Wednesday, June 20, 2012

1206.4060 (J. -C. Mauduit et al.)

The Spitzer Extragalactic Representative Volume Survey (SERVS): survey definition and goals    [PDF]

J. -C. Mauduit, M. Lacy, D. Farrah, J. A. Surace, M. Jarvis, S. Oliver, C. Maraston, M. Vaccari, L. Marchetti, G. Zeimann, E. A. Gonzalez-Solares, J. Pforr, A. O. Petric, B. Henriques, P. A. Thomas, J. Afonso, A. Rettura, G. Wilson, J. T. Falder, J. E. Geach, M. Huynh, R. P. Norris, N. Seymour, G. T. Richards, S. A. Stanford, D. M. Alexander, R. H. Becker, P. N. Best, L. Bizzocchi, D. Bonfield, N. Castro, A. Cava, S. Chapman, N. Christopher, D. L. Clements, G. Covone, N. Dubois, J. S. Dunlop, E. Dyke, A. Edge, H. C. Ferguson, S. Foucaud, A. Franceschini, R. R. Gal, J. K. Grant, M. Grossi, E. Hatziminaoglou, S. Hickey, J. A. Hodge, J. -S. Huang, R. J. Ivison, M. Kim, O. LeFevre, M. Lehnert, C. J. Lonsdale, L. M. Lubin, R. J. McLure, H. Messias, A. Martinez-Sansigre, A. M. J. Mortier, D. M. Nielsen, M. Ouchi, G. Parish, I. Perez-Fournon, M. Pierre, S. Rawlings, A. Readhead, S. E. Ridgway, D. Rigopoulou, A. K. Romer, I. G. Rosebloom, H. J. A. Rottgering, M. Rowan-Robinson, A. Sajina, C. J. Simpson, I. Smail, G. K. Squires, J. A. Stevens, R. Taylor, M. Trichas, T. Urrutia, E. van Kampen, A. Verma, C. K. Xu
We present the Spitzer Extragalactic Representative Volume Survey (SERVS), an 18 square degrees medium-deep survey at 3.6 and 4.5 microns with the post-cryogenic Spitzer Space Telescope to ~2 microJy (AB=23.1) depth of five highly observed astronomical fields (ELAIS-N1, ELAIS-S1, Lockman Hole, Chandra Deep Field South and XMM-LSS).

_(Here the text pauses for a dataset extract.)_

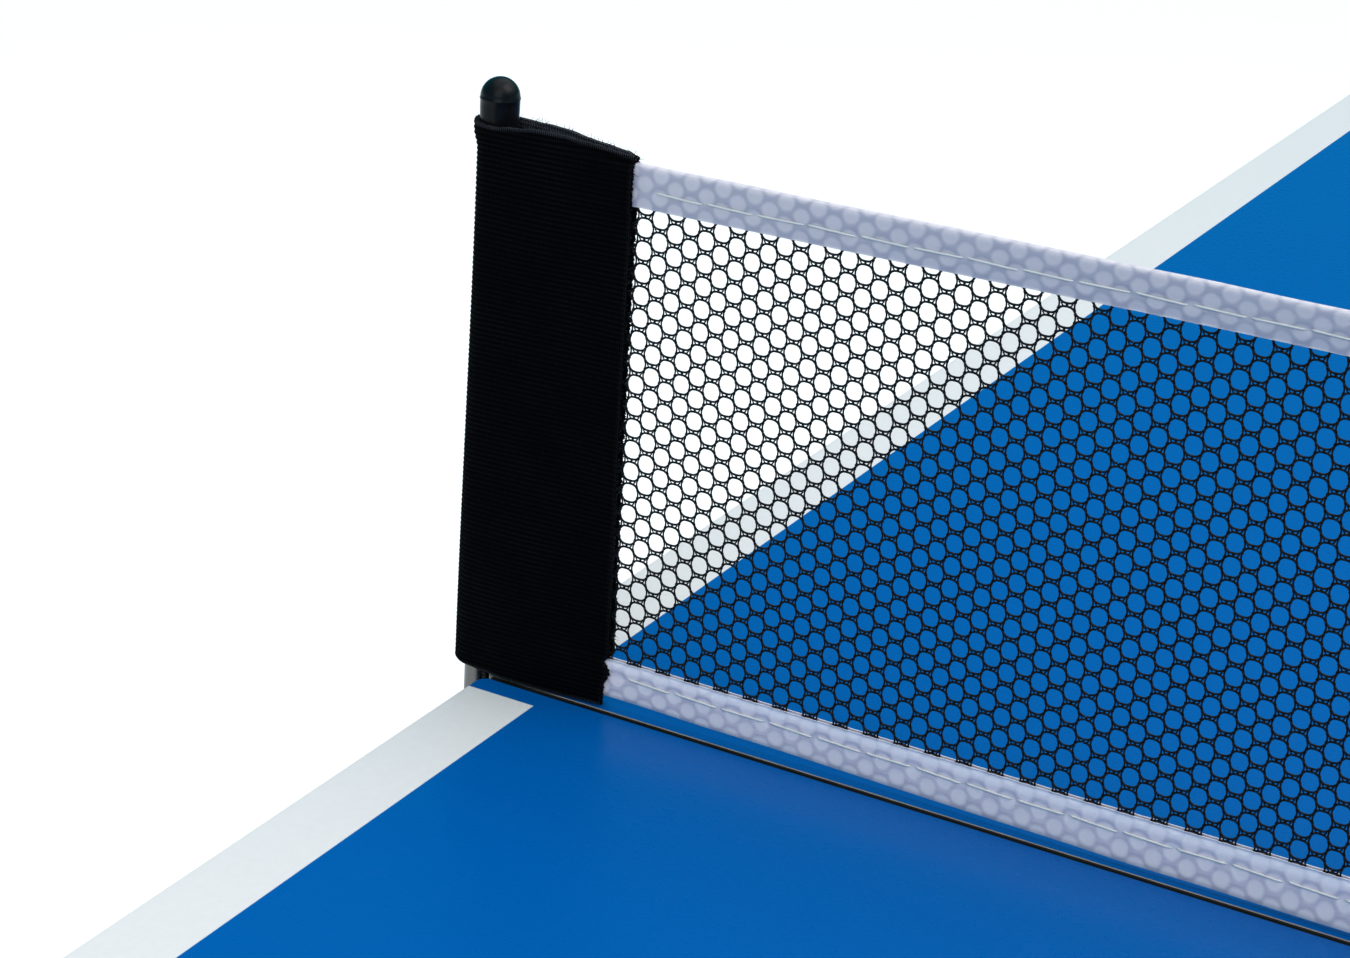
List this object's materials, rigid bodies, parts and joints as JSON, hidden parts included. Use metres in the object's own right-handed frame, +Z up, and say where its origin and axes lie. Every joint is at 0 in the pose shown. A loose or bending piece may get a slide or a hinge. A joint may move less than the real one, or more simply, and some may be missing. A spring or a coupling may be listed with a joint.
{
  "type": "table tennis table",
  "caption": "Mid-size table tennis table: free-standing halves on folding leg frames, meeting under a black mesh net that slim posts and fabric sleeves hold up.",
  "frame": {"origin": "on the floor, under the middle of the joint between the halves", "axes": "+X along the table towards the half that carries the net, +Y across the table towards the left net post, +Z up"},
  "size_m": [1.83, 0.9636, 0.9258],
  "materials": {
    "blue_laminate": "gloss",
    "board": "matte",
    "frame_steel": "satin",
    "leg_steel": "satin",
    "zinc": "satin",
    "black_plastic": "satin",
    "black_rubber": "matte",
    "chrome": "polished",
    "black_fabric": "matte",
    "net_cord": "matte",
    "white_tape": "satin",
    "vinyl": "satin",
    "edge_band": "satin"
  },
  "bodies": {
    "net_half": {"net_half_board": "board", "net_half_playing_surface": "blue_laminate", "net_half_joint_band": "edge_band", "net_half_outer_band": "edge_band", "net_half_side_rails": "frame_steel", "net_half_cross_rails": "frame_steel", "net_half_rail_end_caps": "black_plastic", "net_half_corner_plates": "zinc", "net_half_leg_brackets": "zinc", "net_half_pivot_bolts": "zinc", "net_half_stay_mounts": "zinc", "net_half_handle_lugs": "black_plastic", "net_half_dowel_bushes": "zinc", "net_post_sockets": "frame_steel", "socket_screws": "zinc"},
    "plain_half": {"plain_half_board": "board", "plain_half_playing_surface": "blue_laminate", "plain_half_joint_band": "edge_band", "plain_half_outer_band": "edge_band", "plain_half_side_rails": "frame_steel", "plain_half_cross_rails": "frame_steel", "plain_half_rail_end_caps": "black_plastic", "plain_half_corner_plates": "zinc", "plain_half_leg_brackets": "zinc", "plain_half_pivot_bolts": "zinc", "plain_half_stay_mounts": "zinc", "plain_half_handle_lugs": "black_plastic", "plain_half_dowels": "zinc"},
    "net_half_outer_leg_frame": {"net_half_outer_leg_tubes": "leg_steel", "net_half_outer_leg_crossbars": "leg_steel", "net_half_outer_leg_feet": "black_rubber"},
    "net_half_outer_upper_stay_pair": {"net_half_outer_upper_stays": "zinc"},
    "net_half_outer_lower_stay_pair": {"net_half_outer_lower_stays": "zinc"},
    "net_half_inner_leg_frame": {"net_half_inner_leg_tubes": "leg_steel", "net_half_inner_leg_crossbars": "leg_steel", "net_half_inner_leg_feet": "black_rubber"},
    "net_half_inner_upper_stay_pair": {"net_half_inner_upper_stays": "zinc"},
    "net_half_inner_lower_stay_pair": {"net_half_inner_lower_stays": "zinc"},
    "net_half_handle": {"net_half_carry_handle": "black_plastic"},
    "plain_half_outer_leg_frame": {"plain_half_outer_leg_tubes": "leg_steel", "plain_half_outer_leg_crossbars": "leg_steel", "plain_half_outer_leg_feet": "black_rubber"},
    "plain_half_outer_upper_stay_pair": {"plain_half_outer_upper_stays": "zinc"},
    "plain_half_outer_lower_stay_pair": {"plain_half_outer_lower_stays": "zinc"},
    "plain_half_inner_leg_frame": {"plain_half_inner_leg_tubes": "leg_steel", "plain_half_inner_leg_crossbars": "leg_steel", "plain_half_inner_leg_feet": "black_rubber"},
    "plain_half_inner_upper_stay_pair": {"plain_half_inner_upper_stays": "zinc"},
    "plain_half_inner_lower_stay_pair": {"plain_half_inner_lower_stays": "zinc"},
    "plain_half_handle": {"plain_half_carry_handle": "black_plastic"},
    "net_set": {"left_net_post": "chrome", "right_net_post": "chrome", "post_caps": "vinyl", "left_post_sleeve": "black_fabric", "right_post_sleeve": "black_fabric", "net_mesh": "net_cord", "net_top_tape": "white_tape", "net_bottom_tape": "white_tape"},
    "left_thumbscrew": {"left_post_thumbscrew": "black_plastic"},
    "right_thumbscrew": {"right_post_thumbscrew": "black_plastic"}
  },
  "joints": [
    {"name": "plain_half_pull", "type": "slide", "parent": "net_half", "child": "plain_half", "axis": [-1, 0, 0], "range_m": [0, 0.3]},
    {"name": "net_half_outer_leg_fold", "type": "hinge", "parent": "net_half", "child": "net_half_outer_leg_frame", "pos_m": [0.85, 0, 0.734], "axis": [0, 1, 0], "range_deg": [0, 90]},
    {"name": "net_half_outer_upper_stay_swing", "type": "hinge", "parent": "net_half", "child": "net_half_outer_upper_stay_pair", "pos_m": [0.55, 0, 0.734], "axis": [0, -1, 0], "range_deg": [0, 40]},
    {"name": "net_half_outer_lower_stay_swing", "type": "hinge", "parent": "net_half_outer_leg_frame", "child": "net_half_outer_lower_stay_pair", "pos_m": [0.85, 0, 0.484], "axis": [0, 1, 0], "range_deg": [0, 50.5]},
    {"name": "net_half_inner_leg_fold", "type": "hinge", "parent": "net_half", "child": "net_half_inner_leg_frame", "pos_m": [0.07, 0, 0.711], "axis": [0, -1, 0], "range_deg": [0, 90]},
    {"name": "net_half_inner_upper_stay_swing", "type": "hinge", "parent": "net_half", "child": "net_half_inner_upper_stay_pair", "pos_m": [0.37, 0, 0.711], "axis": [0, 1, 0], "range_deg": [0, 40]},
    {"name": "net_half_inner_lower_stay_swing", "type": "hinge", "parent": "net_half_inner_leg_frame", "child": "net_half_inner_lower_stay_pair", "pos_m": [0.07, 0, 0.461], "axis": [0, -1, 0], "range_deg": [0, 50.5]},
    {"name": "net_half_handle_swing", "type": "hinge", "parent": "net_half", "child": "net_half_handle", "pos_m": [0.902, 0, 0.734], "axis": [0, -1, 0], "range_deg": [0, 90]},
    {"name": "plain_half_outer_leg_fold", "type": "hinge", "parent": "plain_half", "child": "plain_half_outer_leg_frame", "pos_m": [-0.85, 0, 0.734], "axis": [0, -1, 0], "range_deg": [0, 90]},
    {"name": "plain_half_outer_upper_stay_swing", "type": "hinge", "parent": "plain_half", "child": "plain_half_outer_upper_stay_pair", "pos_m": [-0.55, 0, 0.734], "axis": [0, 1, 0], "range_deg": [0, 40]},
    {"name": "plain_half_outer_lower_stay_swing", "type": "hinge", "parent": "plain_half_outer_leg_frame", "child": "plain_half_outer_lower_stay_pair", "pos_m": [-0.85, 0, 0.484], "axis": [0, -1, 0], "range_deg": [0, 50.5]},
    {"name": "plain_half_inner_leg_fold", "type": "hinge", "parent": "plain_half", "child": "plain_half_inner_leg_frame", "pos_m": [-0.07, 0, 0.711], "axis": [0, 1, 0], "range_deg": [0, 90]},
    {"name": "plain_half_inner_upper_stay_swing", "type": "hinge", "parent": "plain_half", "child": "plain_half_inner_upper_stay_pair", "pos_m": [-0.37, 0, 0.711], "axis": [0, -1, 0], "range_deg": [0, 40]},
    {"name": "plain_half_inner_lower_stay_swing", "type": "hinge", "parent": "plain_half_inner_leg_frame", "child": "plain_half_inner_lower_stay_pair", "pos_m": [-0.07, 0, 0.461], "axis": [0, 1, 0], "range_deg": [0, 50.5]},
    {"name": "plain_half_handle_swing", "type": "hinge", "parent": "plain_half", "child": "plain_half_handle", "pos_m": [-0.902, 0, 0.734], "axis": [0, 1, 0], "range_deg": [0, 90]},
    {"name": "net_set_lift", "type": "slide", "parent": "net_half", "child": "net_set", "axis": [0, 0, 1], "range_m": [0, 0.1]},
    {"name": "left_thumbscrew_turn", "type": "hinge", "parent": "net_half", "child": "left_thumbscrew", "pos_m": [0.0063, 0.4628, 0.722], "axis": [0, 1, 0], "range_deg": [0, 360]},
    {"name": "right_thumbscrew_turn", "type": "hinge", "parent": "net_half", "child": "right_thumbscrew", "pos_m": [0.0063, -0.4628, 0.722], "axis": [0, -1, 0], "range_deg": [0, 360]}
  ],
  "couplings": [
    {"joint": "net_half_outer_upper_stay_swing", "follows": "net_half_outer_leg_fold", "ratio": 0.44228},
    {"joint": "net_half_outer_lower_stay_swing", "follows": "net_half_outer_leg_fold", "ratio": 0.55772},
    {"joint": "net_half_inner_upper_stay_swing", "follows": "net_half_inner_leg_fold", "ratio": 0.44228},
    {"joint": "net_half_inner_lower_stay_swing", "follows": "net_half_inner_leg_fold", "ratio": 0.55772},
    {"joint": "plain_half_outer_upper_stay_swing", "follows": "plain_half_outer_leg_fold", "ratio": 0.44228},
    {"joint": "plain_half_outer_lower_stay_swing", "follows": "plain_half_outer_leg_fold", "ratio": 0.55772},
    {"joint": "plain_half_inner_upper_stay_swing", "follows": "plain_half_inner_leg_fold", "ratio": 0.44228},
    {"joint": "plain_half_inner_lower_stay_swing", "follows": "plain_half_inner_leg_fold", "ratio": 0.55772}
  ]
}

SERVS is designed to enable the study of galaxy evolution as a function of environment from z~5 to the present day, and is the first extragalactic survey both large enough and deep enough to put rare objects such as luminous quasars and galaxy clusters at z>1 into their cosmological context. SERVS is designed to overlap with several key surveys at optical, near- through far-infrared, submillimeter and radio wavelengths to provide an unprecedented view of the formation and evolution of massive galaxies. In this paper, we discuss the SERVS survey design, the data processing flow from image reduction and mosaicing to catalogs, as well as coverage of ancillary data from other surveys in the SERVS fields. We also highlight a variety of early science results from the survey.